I met a man a few months ago who was a painter. He was old-school and flamboyant, with a couple of feet of white hair exploding up from an angular, artistic face. He waggled his brush and said, “I would love for you to sit for me” again and again until eventually I succumbed and we put a date in the diary. The next thing I knew the date had come and I made myself look as fit as hell and I drove to Wales and I rang his bell and he whisked me up into his studio and plonked me on a stool and I was now “sitting”.

I perched and observed this colourful bird as he pointed a stick at me from his painting zone and worked out how he was going to immortalise me on his canvas. I’m always suspicious of these people. What he’s attempting seems unlikely. He’s just a man. He has paint in tubes and brushes and saucers. And he’s trying to immortalise me. Surely that’s going to be a problem. I am complicated, I am 3D and I’ve only got an hour. Still, good luck to him. He squeezed his tubes and narrowed his eyes.

We discussed the sitting position. I wanted something that looked dignified and timeless. He wanted me to touch my lips with my little finger and pout. We compromised and I ended up gripping my chin with my fist and stretching my other hand towards the artist and giving a thumbs up. Then he put a record on, wiped his hands, dunked his brush and got going. And then Beethoven filled the room, the painting fumes pacified me, and I sat.

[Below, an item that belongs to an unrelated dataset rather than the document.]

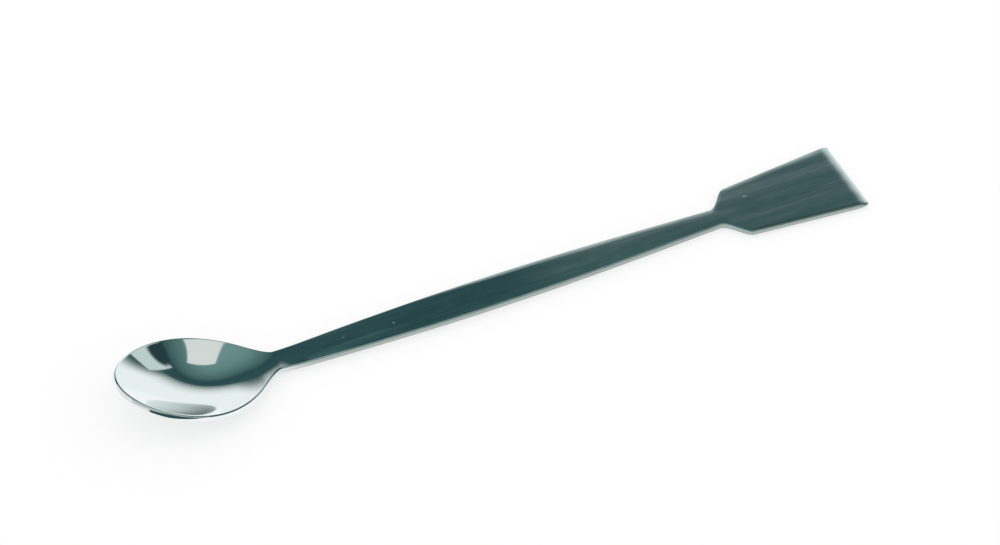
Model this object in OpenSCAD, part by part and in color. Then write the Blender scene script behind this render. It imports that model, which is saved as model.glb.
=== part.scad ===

I sat and I sat and I sat. Perfectly still. The last thing I wanted was to come out blurry, so I didn’t move a muscle. When I needed to breathe I just did it very quietly, in my head. Give the guy a chance. Motionless, I meditated before this wizard’s bristles. Presently, I became aware that he was using lots of blues. This perplexed me and I fought not to furrow the brow. I’m not blue. I don’t want future generations to assume I was blue. I tried to convey my dismay to him without speaking or altering my facial expression. But he kept using blue. And I sat still like a prune and let him.

And as I sat I willed this hurricane of hair and sleeves to be kind to me. To be kind to my jowls. To make my hands look impressive. To give me thick hair and iconic eyes. To make me hunky. I lost concentration and my hand drifted away from my chin for a second. I imagined what it must have been like for the Mona Lisa, sat plum-like in front of that steaming perv for days on end. Her looking beautiful, intriguing. Him barking for her to follow him round the room with her eyes. Fortunately my man was stationary, so I just offered up a dead-eyed stare and worried about the blue.

Even an hour sat on a stool can be an ordeal. I made some minuscule adjustments to get comfortable. I leaned forward a fraction and rocked softly to centre my heart. Then, eyes open, expression fixed, I slept, the paint fumes sending me away into blue, monochrome dreams.

“Fin-ished!” I was awoken by a triumphant squawk and an arm round my shoulder and the artist walking me to his work. I was on edge. Petrified at what he had seen in me. But I needn’t have worried.

I marvelled at the gentleman’s masterpiece. It was extraordinary, and very flattering. I thanked him and I popped my clothes back on and asked him why he had chosen to use blue rather than flesh-colour in the grand tradition. He explained he’d run out of pink and apologised and thanked me for sitting. I photographed his efforts and shook his hands. And, satisfied that I now existed on canvas, I drove back to England.